Budapest a déclaré vouloir intenter un recours contre cette décision devant la Cour de justice de l’UE, contestant le mode de calcul de la majorité qualifiée des deux tiers des eurodéputés. Si le Parlement s’est mobilisé pour exiger que le Fidesz respecte les valeurs démocratiques européennes, la réalité du terrain est bien plus complexe. Orban dispose du soutien de Varsovie, de Rome, des ultras de Stockholm et même d’Athènes, sur beaucoup de sujets – en premier lieu l’immigration, qu’il essaie d’imposer comme principal sujet. Aussi, il veut cristallier le débat autour de ce sujet polémique afin de recomposer le spectre politique en vue les européennes de mai 2019.

Orban tente de déplacer la ligne médiane du débat, et de faire une main basse sur les valeurs conservatrices et chrétiennes européennes. Ce faisant, il écarte les plus modérés, qu’il veut faire passer comme peu pertinents au vu des profondes divisions qui existent sur la question de l’accueil des migrants. Il veut s’appuyer sur ces divisions pour porter une réforme de fond des valeurs inscrites dans les textes fondateurs européens – comme il a commencé de faire dans son pays, ce qui lui a valu les foudres de Bruxelles. En clair, rappelé à l’ordre pour ses violations de l’état de droit dans son pays, le Fidesz veut désormais s’en prendre aux textes européens invoqués par ses contradicteurs.

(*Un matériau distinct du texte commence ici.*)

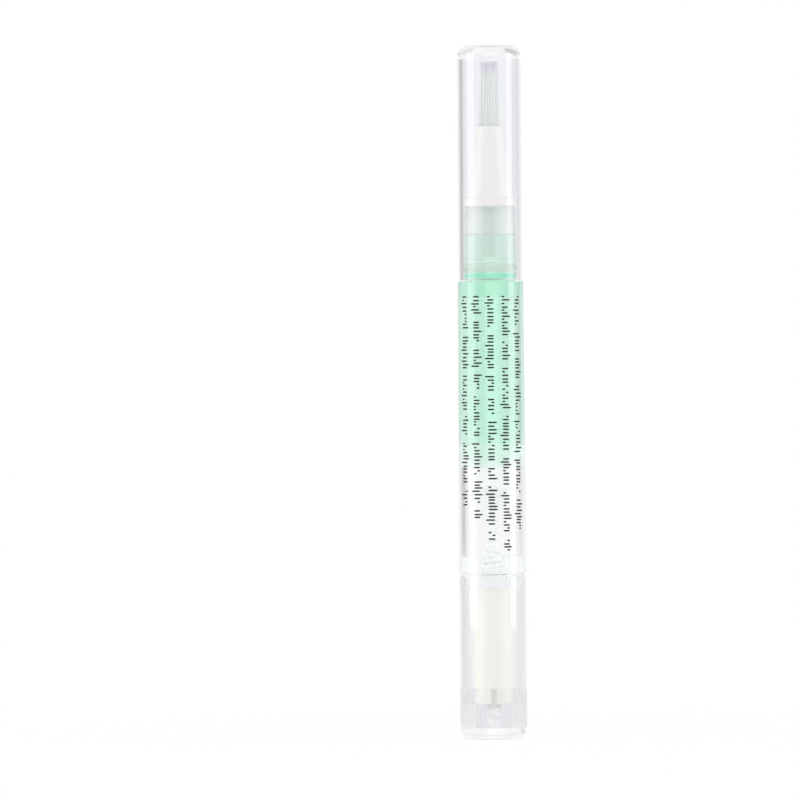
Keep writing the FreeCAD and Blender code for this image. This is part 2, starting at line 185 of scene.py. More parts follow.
# shared surface effects
def newGroup(name, inputs, outputs):
    group = bpy.data.node_groups.new(name, "ShaderNodeTree")
    for label, value in inputs.items():
        socket = group.interface.new_socket(label, in_out="INPUT", socket_type="NodeSocketFloat")
        socket.default_value = value
    for label in outputs:
        group.interface.new_socket(label, in_out="OUTPUT", socket_type="NodeSocketFloat")
    return group, group.nodes.new("NodeGroupInput"), group.nodes.new("NodeGroupOutput")


def addNode(tree, kind, values=None, **settings):
    node = tree.nodes.new(kind)
    for key, value in settings.items():
        setattr(node, key, value)
    for key, value in (values or {}).items():
        if isinstance(value, bpy.types.NodeSocket):
            tree.links.new(value, node.inputs[key])
        else:
            node.inputs[key].default_value = value
    return node


def mathNode(tree, operation, first, second=0.0):
    return addNode(tree, "ShaderNodeMath", {0: first, 1: second}, operation=operation).outputs[0]


def mixColor(tree, factor, first, second):
    return addNode(tree, "ShaderNodeMix", {"Factor": factor, "A": first, "B": second},
                   data_type="RGBA").outputs["Result"]


def mapRange(tree, value, fromMin, fromMax, toMin=0.0, toMax=1.0, **settings):
    return addNode(tree, "ShaderNodeMapRange", {
        "Value": value, "From Min": fromMin, "From Max": fromMax, "To Min": toMin,
        "To Max": toMax}, **settings).outputs[0]


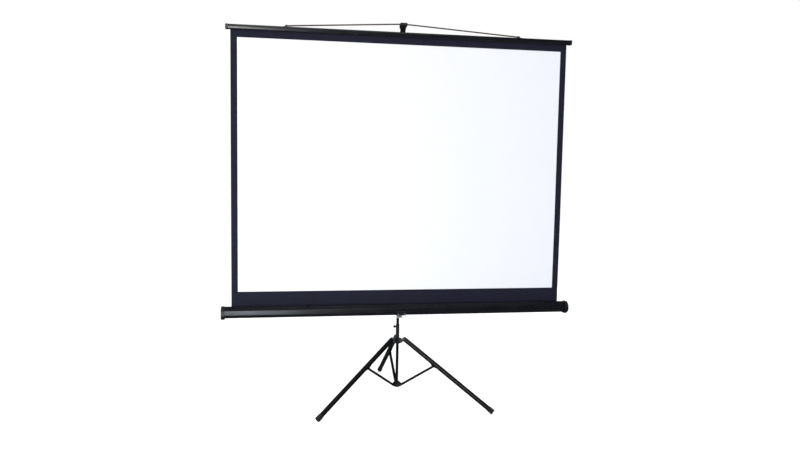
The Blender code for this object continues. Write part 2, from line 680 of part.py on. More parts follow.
def build_mast(finishes, mast):
    """The two sliding tubes and the hook that takes the bail."""
    square_tube("mast_tube", MAST_SIDE, MAST_WALL, MAST_BASE_Z, MAST_TOP_Z,
                finishes["leg_paint"], mast)
    pocket_top = BAIL_APEX_Z - 0.0195
    extension = square_tube("extension_tube", EXTENSION_SIDE, EXTENSION_WALL, EXTENSION_BASE_Z,
                            pocket_top - CLEAR, finishes["plated_steel"], mast)

    top, groove = BAIL_APEX_Z + 0.0105, BAIL_RADIUS + bail_drift() + BAIL_SEAT_MARGIN
    lip_y = HOOK_GROOVE_Y - groove
    hook = [
        (HEAD_DEPTH_BEHIND, HEAD_BASE_Z), (HEAD_DEPTH_BEHIND, top - 0.004),
        (HEAD_DEPTH_BEHIND - 0.004, top), (HOOK_GROOVE_Y + groove + 0.004, top),
        *arc(HOOK_GROOVE_Y, BAIL_APEX_Z, groove, 0, -180, 6),
        (lip_y, BAIL_APEX_Z + 0.005), (lip_y - 0.004, BAIL_APEX_Z + 0.0065),
        (-HEAD_REACH, BAIL_APEX_Z + 0.002), (-HEAD_REACH, BAIL_APEX_Z - 0.008),
        (HOOK_GROOVE_Y, BAIL_APEX_Z - 0.018), (-HEAD_DEPTH_BEHIND - 0.004, BAIL_APEX_Z - 0.034),
        (-HEAD_DEPTH_BEHIND, HEAD_BASE_Z),
    ]
    bm = prism(hook, -HEAD_WIDTH / 2, HEAD_WIDTH / 2, "X")
    flare_start, flare_end = BAIL_APEX_Z - 0.016, BAIL_APEX_Z - 0.009
    for height in (flare_start, flare_end):
        bmesh.ops.bisect_plane(bm, geom=[*bm.verts, *bm.edges, *bm.faces],
                               plane_co=(0, 0, height), plane_no=(0, 0, 1))
    for vert in bm.verts:
        if vert.co.z > flare_end - 1e-5:
            vert.co.x += math.copysign(HEAD_FLARE, vert.co.x)
    head = add("mast_head", bm, finishes["black_plastic"], mast, smooth=False)
    pocket = tool("head_pocket", prism(square(EXTENSION_SIDE + 2 * CLEAR), HEAD_BASE_Z - 0.01,
                                       pocket_top), mast)
    pin_z = HEAD_BASE_Z + 0.014
    hole = tool("head_pin_hole", rod(PIN_RADIUS + CLEAR, -0.02, 0.02, PIN_SIDES, "X"), mast,
                (0, 0, pin_z))
    shape(head, pocket, hole)
    shape(extension, hole)
    pin = pivot_pin("head_pin", HEAD_WIDTH / 2, finishes["plated_steel"], mast, (0, 0, pin_z))
    pin.rotation_euler = (0, 0, math.pi / 2)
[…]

La thématique de la migration le protège d’un heurt direct avec une Europe pluraliste, attachée à ses valeurs historiques. Reste à savoir si l’Europe doit changer pour satisfaire les détracteurs qu’elle accueille en son sein, où si ces derniers doivent e poser la question de leur place dans le projet européen. La même s’est posée en amont du Brexit. « Les Hongrois ont choisi d’adhérer à l’Union européenne. Si on y adhère, on respecte les traités et l’État de droit. C’est ce qu’on reproche à Orban : on n’accepte pas les réformes menées en Hongrie car elles sont contraires à ce à quoi elle avait adhéré » notait justement à ce propos Clémentine Forissier, rédactrice en chef du journal politique Contexte.